From the 2000 census, 3,094 or 48.7% were Roman Catholic, while 1,794 or 28.2% belonged to the Swiss Reformed Church. Of the rest of the population, there were 3 Old Catholics (or about 0.05% of the population) who belonged to the Christian Catholic Church of Switzerland there are 159 individuals (or about 2.50% of the population) who belong to the Orthodox Church, and there are 240 individuals (or about 3.77% of the population) who belong to another Christian church. There were 3 individuals (or about 0.05% of the population) who were Jewish, and 519 (or about 8.16% of the population) who are muslim. There are 33 individuals (or about 0.52% of the population) who belong to another church (not listed on the census), 288 (or about 4.53% of the population) belong to no church, are agnostic or atheist, and 226 individuals (or about 3.55% of the population) did not answer the question.

==Education==
In Sirnach about 66.1% of the population (between age 25-64) have completed either non-mandatory upper secondary education or additional higher education (either university or a Fachhochschule).

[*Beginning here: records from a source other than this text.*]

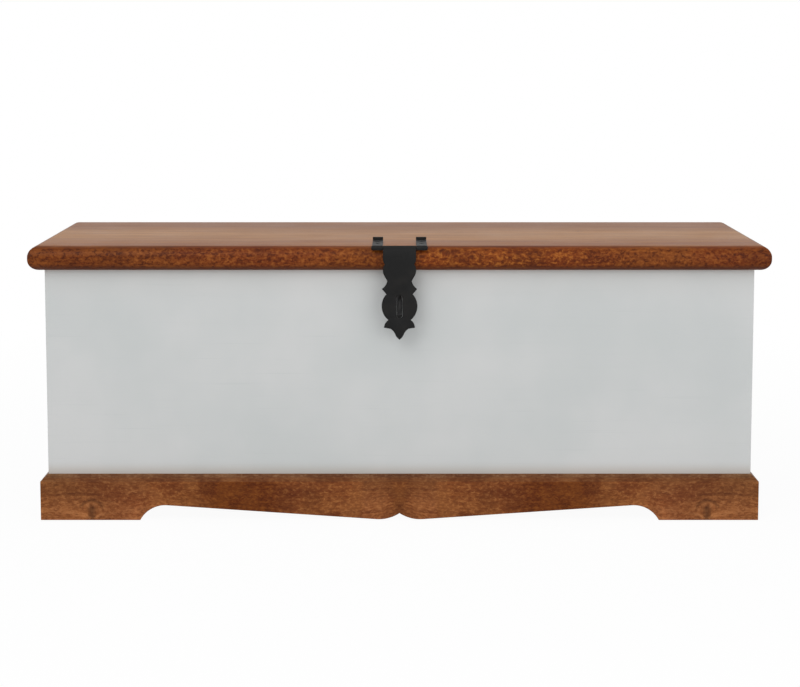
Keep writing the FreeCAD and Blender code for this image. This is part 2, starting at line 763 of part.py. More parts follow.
def make_strap():
    """The hanging strap: a plate rolled into a knuckle, cut to its outline, with the slot for the staple."""
    radius = knuckle_radius
    back = dim.strap_thickness - radius
    roll_start = -root(radius * radius - back * back)
    side_view = [
        (-radius, zero, radius, 1), (-radius, -dim.strap_drop), (back, -dim.strap_drop), (back, roll_start),
        (radius, zero, radius, 1), (zero, radius, radius, 1),
    ]
    width = dim.disc_radius
    rolled = place(padded("strap_rolled", "YZ_Plane", side_view, width * 2), -width, latch_y, latch_z)
    outline = padded("strap_face", "XZ_Plane", strap_outline(), radius * 2)
    face = place(outline, zero, latch_y + radius, latch_z)
    low = -dim.slot_drop - dim.slot_height / 2
    high = -dim.slot_drop + dim.slot_height / 2
    round_end = dim.slot_width / 2
    slot_view = mirrored([(zero, low), (round_end, low + round_end, round_end, 1),
                          (round_end, high - round_end), (zero, high, round_end, 1)])
    slot = place(padded("strap_slot", "XZ_Plane", slot_view, radius * 2), zero, latch_y + radius, latch_z)
    bore_size = dim.latch_pin_diameter + dim.pin_clearance * 2
    bore = rod("strap_bore", bore_size, width * 2, -width, latch_y, latch_z, ALONG_X)
    node(cut("strap_cut", common("strap_blank", [rolled, face]), [slot, bore]), "hasp_strap")


def check_and_export():
    """Recompute, stop on any failed object or bad shape, then write one file for each piece."""
    doc.recompute()
    failed = [item.Name for item in doc.Objects if "Invalid" in item.State or "Error" in item.State]
    if failed:
        raise RuntimeError(f"these objects failed: {failed}")
    os.makedirs("parts", exist_ok=True)
    for item in nodes:
        shape = item.Shape
        if shape.isNull() or not shape.isValid() or shape.Volume <= 0:
            raise RuntimeError(f"bad shape: {item.Label}")
        shape.exportStep(f"parts/{item.Label}.step")
    print(len(nodes), "pieces, latch axis", latch_y.value, latch_z.value, "hinge axis", hinge_y.value)


make_plinth()
panel_tools, lid_tools = make_hinges()
make_carcass(panel_tools)
make_lid(lid_tools, make_prongs())
make_strap()
check_and_export()
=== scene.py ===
"""Storage trunk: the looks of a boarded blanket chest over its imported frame.

Metres. X runs along the front, Y from the front to the back, Z up from the floor. Boards, ironwork and
fasteners are surfaces worked out with numpy, each in the place that its CAD node holds.
"""
import json
import math

import bmesh
import bpy
import numpy as np
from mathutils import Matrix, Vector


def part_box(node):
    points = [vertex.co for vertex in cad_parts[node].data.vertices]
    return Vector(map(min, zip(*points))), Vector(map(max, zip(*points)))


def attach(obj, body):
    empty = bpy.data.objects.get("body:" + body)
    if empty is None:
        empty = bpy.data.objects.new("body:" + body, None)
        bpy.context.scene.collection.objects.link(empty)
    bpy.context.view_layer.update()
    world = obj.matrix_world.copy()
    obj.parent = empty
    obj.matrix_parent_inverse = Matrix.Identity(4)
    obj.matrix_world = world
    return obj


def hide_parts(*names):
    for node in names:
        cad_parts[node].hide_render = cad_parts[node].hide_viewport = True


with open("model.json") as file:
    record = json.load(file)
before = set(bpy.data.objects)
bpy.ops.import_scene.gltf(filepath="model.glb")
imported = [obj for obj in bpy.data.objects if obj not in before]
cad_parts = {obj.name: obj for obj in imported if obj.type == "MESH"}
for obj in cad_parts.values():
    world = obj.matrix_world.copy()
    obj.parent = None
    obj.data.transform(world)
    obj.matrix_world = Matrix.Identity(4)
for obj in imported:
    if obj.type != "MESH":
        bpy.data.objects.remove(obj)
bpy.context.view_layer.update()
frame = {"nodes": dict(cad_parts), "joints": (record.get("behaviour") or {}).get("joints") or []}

# Lid.
NOSE_RADIUS = 0.018
NOSE_STEPS = 16
REAR_ROUND = 0.003
# Plinth.
PLINTH_CHAMFER = 0.011
FRONT_FOOT = 0.163
SIDE_FOOT = 0.100
SCROLL_RADIUS = 0.047
SCROLL_CROWN = 0.0247
LOBE_RADIUS = 0.062
LOBE_OFFSET = 0.034
LOBE_RISE = 0.0013
SCROLL_STEPS = 24
# Battens under the lid.
BATTEN_CHAMFER = 0.012
# Butt hinges.
LEAF_WIDTH = 0.018
LEAF_THICKNESS = 0.0025
LEAF_CLEARANCE = 0.0005
KNUCKLE_OVERLAP = 0.001
HINGE_LENGTH = 0.076
HINGE_RADIUS = 0.005
HINGE_PIN_RADIUS = 0.0024
HINGE_BORE_RADIUS = 0.0025
HINGE_HEAD_RADIUS = 0.0037
KNUCKLES = 5
KNUCKLE_GAP = 0.0002
NOTCH_ROOM = 0.0055
NOTCH_END_ROOM = 0.003
# Latch.
STRAP_REACH = 0.005
STRAP_THICKNESS = 0.0025
STRAP_HALF_WIDTH = 0.0265
STRAP_DROP = 0.1484
STRAP_SHOULDER = 0.0055
STRAP_RIM = 0.0008
DISC_RADIUS = 0.0288
DISC_DROP = 0.0940
SLOT_DROP = 0.095
SLOT_WIDTH = 0.0096
SLOT_HEIGHT = 0.038
ROLL_RADIUS = 0.0029
ROLL_THICKNESS = 0.0016
ROLL_LEAD = 0.0015
ROLL_END = math.radians(-110)
PRONG_THICKNESS = 0.002
PRONG_ROLL_RADIUS = 0.003
PRONG_START = math.radians(-40)
PRONG_END = math.radians(-270)
CURL_RADIUS = 0.0019
CURL_RISE = 0.015
CURL_END = math.radians(200)
RIBBON_EASE = 0.36
LATCH_PIN_RADIUS = 0.002
LATCH_HEAD_RADIUS = 0.0034
STAPLE_RADIUS = 0.0039
STAPLE_BEND = 0.0128
STAPLE_LIFT = 0.0005
# The plate behind the slot is a dark sheet that stands in for the strap's shade on the panel: painted shade.
SHADE_PLATE_WIDTH = 0.0090
SHADE_PLATE_HEIGHT = 0.047
SHADE_PLATE_THICKNESS = 0.0012
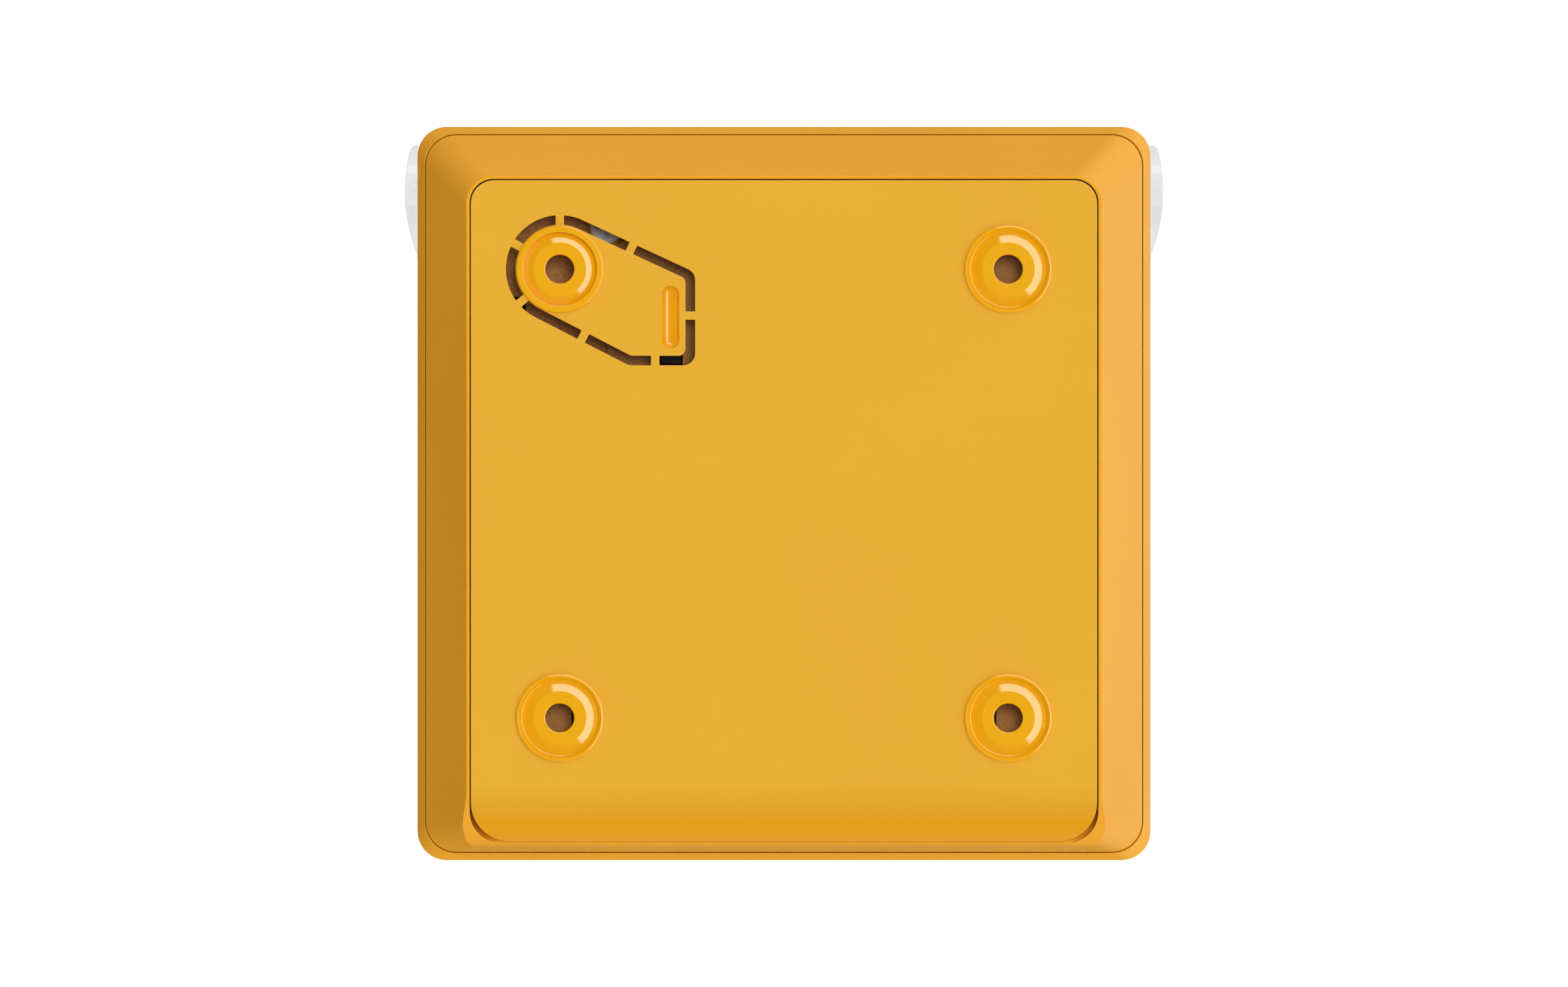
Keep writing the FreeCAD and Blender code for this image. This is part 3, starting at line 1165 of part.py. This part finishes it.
def cover_pins():
    """Two pins in the case's sides on which the cover turns."""
    body = new_body("cover_pins")
    for way in (1, -1):
        pin = sketch_on(body, "YZ_Plane", offset=f"{way} * dims.pin_inside")
        circle(pin, "-dims.pivot_depth", "dims.pivot_z", "dims.pivot_radius")
        pad(body, pin, "dims.ear_inside + 0.9 - dims.pin_inside", to_wall=way < 0)
    return body


# ---------------------------------------------------------------- build, check and write

mounting_plate()
rear_housing()
front_housing()
housing_seal()
screws("case_screws", CASE_SCREWS, "dims.screw_seat", "dims.screw_head", "dims.screw_head_thick", "15")
retaining_clips()
front_bezel()
push_plate()
press_symbol()
button_chassis()
screws("chassis_screws", CHASSIS_SCREWS, "dims.chassis_rear",
       "dims.small_head", "dims.small_head_thick", "5.5")
return_springs()
switch_body()
switch_lever()
lever_pin()
switch_plunger()
circuit_board()
screws("board_screws", BOARD_SCREWS, "dims.board_rear", "dims.small_head", "dims.small_head_thick", "7")
radio_module()
antenna()
status_led()
status_lens()
tamper_switch()
tamper_plunger()
tamper_spring()
battery_holder()
battery_cells()
battery_contacts()
protective_cover()
cover_pins()
doc.recompute()

for item in doc.Objects:
    if "Invalid" in item.State or "Error" in item.State:
        raise ValueError(f"{item.Label}: {item.State}")
for node in EVERY_NODE:
    if node.Shape.isNull() or not node.Shape.isValid():
        raise ValueError(f"{node.Label} has no valid shape")
os.makedirs("parts", exist_ok=True)
for node in EVERY_NODE:
    node.Shape.exportStep(f"parts/{node.Label}.step")
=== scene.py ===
"""Looks for the wall-mounted push-button call unit: materials, light and camera around the CAD frame."""
import json
import math
import bpy
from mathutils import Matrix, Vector


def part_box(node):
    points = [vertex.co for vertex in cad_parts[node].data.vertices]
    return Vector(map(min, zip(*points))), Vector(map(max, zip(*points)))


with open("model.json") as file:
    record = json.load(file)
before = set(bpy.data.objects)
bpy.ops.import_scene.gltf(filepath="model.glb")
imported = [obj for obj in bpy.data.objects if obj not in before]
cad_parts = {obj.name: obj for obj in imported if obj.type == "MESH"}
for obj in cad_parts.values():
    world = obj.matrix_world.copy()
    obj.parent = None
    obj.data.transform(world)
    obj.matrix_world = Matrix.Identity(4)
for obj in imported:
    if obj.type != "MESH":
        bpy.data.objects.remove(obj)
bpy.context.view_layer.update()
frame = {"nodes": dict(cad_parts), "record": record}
NODES = frame["nodes"]
MM = 0.001
scene = bpy.context.scene


# ---------------------------------------------------------------- node helpers

class Graph:
    """A small helper around one material's node tree."""

    def __init__(self, name):
        self.material = bpy.data.materials.new(name)
        self.material.use_nodes = True
        self.tree = self.material.node_tree
        self.tree.nodes.clear()
        self.output = self.tree.nodes.new("ShaderNodeOutputMaterial")

    def node(self, kind, inputs=None, **settings):
        """Add a node; an input may be a plain value or another node's output socket."""
        made = self.tree.nodes.new("ShaderNode" + kind)
        for key, value in settings.items():
            setattr(made, key, value)
        for key, value in (inputs or {}).items():
            socket = made.inputs[key]
            if isinstance(value, bpy.types.NodeSocket):
                self.tree.links.new(value, socket)
            else:
                socket.default_value = value
        return made

    def math(self, operation, *values):
        return self.node("Math", dict(enumerate(values)), operation=operation).outputs[0]

    def place(self, scale=1.0):
        """The object's own coordinates in millimetres, over scale."""
        where = self.node("TexCoord").outputs["Object"]
        return self.node("VectorMath", {0: where, "Scale": 1 / (MM * scale)}, operation="SCALE").outputs[0]

    def noise(self, size_mm, detail=2.0, roughness=0.5):
        """Noise whose features are about size_mm across, from 0 to 1."""
        made = self.node("TexNoise", {"Vector": self.place(size_mm), "Scale": 1.0,
                                      "Detail": detail, "Roughness": roughness})
        return made.outputs["Fac"]

    def spread(self, value, low, high, to_low=0.0, to_high=1.0):
        """Stretch a value from one range to another, held at its ends."""
        made = self.node("MapRange", {"Value": value, "From Min": low, "From Max": high,
                                      "To Min": to_low, "To Max": to_high})
        return made.outputs[0]

    def mix(self, factor, a, b):
        """Mix two colours."""
        made = self.node("Mix", data_type="RGBA")
        for index, value in ((0, factor), (6, a), (7, b)):
            socket = made.inputs[index]
            if isinstance(value, bpy.types.NodeSocket):
                self.tree.links.new(value, socket)
            else:
                socket.default_value = value
        return made.outputs[2]

    def bump(self, height, distance_mm, strength=1.0, normal=None):
        inputs = {"Height": height, "Distance": distance_mm * MM, "Strength": strength}
        if normal is not None:
            inputs["Normal"] = normal
        return self.node("Bump", inputs).outputs[0]

    def edges(self, radius_mm):
        """(a normal rounded over the edges, a mask that is 1 on them)."""
        rounded = self.node("Bevel", {"Radius": radius_mm * MM}, samples=6).outputs[0]
        flat = self.node("NewGeometry").outputs["Normal"]
        same = self.node("VectorMath", {0: rounded, 1: flat}, operation="DOT_PRODUCT").outputs["Value"]
        return rounded, self.spread(same, 0.99, 0.80)

    def axes(self):
        """The object's own x, y and z in millimetres, as three sockets."""
        return self.node("SeparateXYZ", {0: self.place()}).outputs[:3]

    def inside(self, value, low, high, soft=0.05):
        """1 where a value lies between two limits, 0 elsewhere."""
        rising = self.spread(value, low - soft, low + soft)
        falling = self.spread(value, high - soft, high + soft, 1.0, 0.0)
        return self.math("MULTIPLY", rising, falling)

    def finish(self, shader):
        self.tree.links.new(shader.outputs[0], self.output.inputs["Surface"])
        return self.material


def rgba(red, green, blue):
    """A colour given as display values from 0 to 255, as the renderer wants it."""
    def linear(value):
        value /= 255
        return value / 12.92 if value <= 0.04045 else ((value + 0.055) / 1.055) ** 2.4
    return linear(red), linear(green), linear(blue), 1.0


# ---------------------------------------------------------------- places on the pieces, in mm, and colours

def named(rows, name):
    """The row of a list in the record that has this name."""
    return next(row for row in rows if row["name"] == name)


WALL_SCREWS = named(frame["record"]["mounts"], "wall_screws")
COVER_HINGE = named(frame["record"]["behaviour"]["joints"], "cover_hinge")
SCREW_HALF_MM = WALL_SCREWS["dims"]["spacing_x_mm"] / 2
BOSS_MM = 5.93
TROUGH_X_MM = (13.98, 16.4)
TROUGH_Z_MM = (19.35, 27.85)
TROUGH_DEEP_MM = (-0.52, -0.56)
LIP_Z_MM = (-38.5, -44.0)
RECESS_X_MM = (-42.0, 42.0)
RECESS_Y_MM = (-7.2, -4.6)
RECESS_Z_MM = (-43.0, 42.0)
EAR_X_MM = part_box("front_housing")[1][0] / MM
HINGE_MM = [value / MM for value in COVER_HINGE["pos_m"][1:]]
PIN_CLEAR_MM = 1.6
SOFT_STEP_MM = 0.1

CASE = rgba(240, 166, 24)
CASE_SHADE = rgba(236, 161, 20)
CASE_WORN = rgba(246, 196, 100)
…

Sirnach is home to the Sirnach primary and secondary school district. In the 2008/2009 school year there were 713 students at either the primary or secondary levels. There were 144 children in the kindergarten, and the average class size was 18 kindergartners. Of the children in kindergarten, 70 or 48.6% were female, 39 or 27.1% were not Swiss citizens and 33 or 22.9% did not speak German natively. The lower and upper primary levels begin at about age 5-6 and last for 6 years. There were 205 children in who were at the lower primary level and 266 children in the upper primary level. The average class size in the primary school was 19.55 students. At the lower primary level, there were 91 children or 44.4% of the total population who were female, 58 or 28.3% were not Swiss citizens and 63 or 30.7% did not speak German natively. In the upper primary level, there were 131 or 49.2% who were female, 51 or 19.2% were not Swiss citizens and 61 or 22.9% did not speak German natively.

At the secondary level, students are divided according to performance. The secondary level begins at about age 12 and usually lasts 3 years. There were 117 teenagers who were in the advanced school, of which 67 or 57.3% were female, 15 or 12.8% were not Swiss citizens and 14 or 12.0% did not speak German natively. There were 99 teenagers who were in the standard school, of which 40 or 40.4% were female, 38 or 38.4% were not Swiss citizens and 36 or 36.4% did not speak German natively. Finally, there were 26 teenagers who were in special or remedial classes, of which 8 or 30.8% were female, 9 or 34.6% were not Swiss citizens and 12 or 46.2% did not speak German natively. The average class size for all classes at the secondary level was 18 students.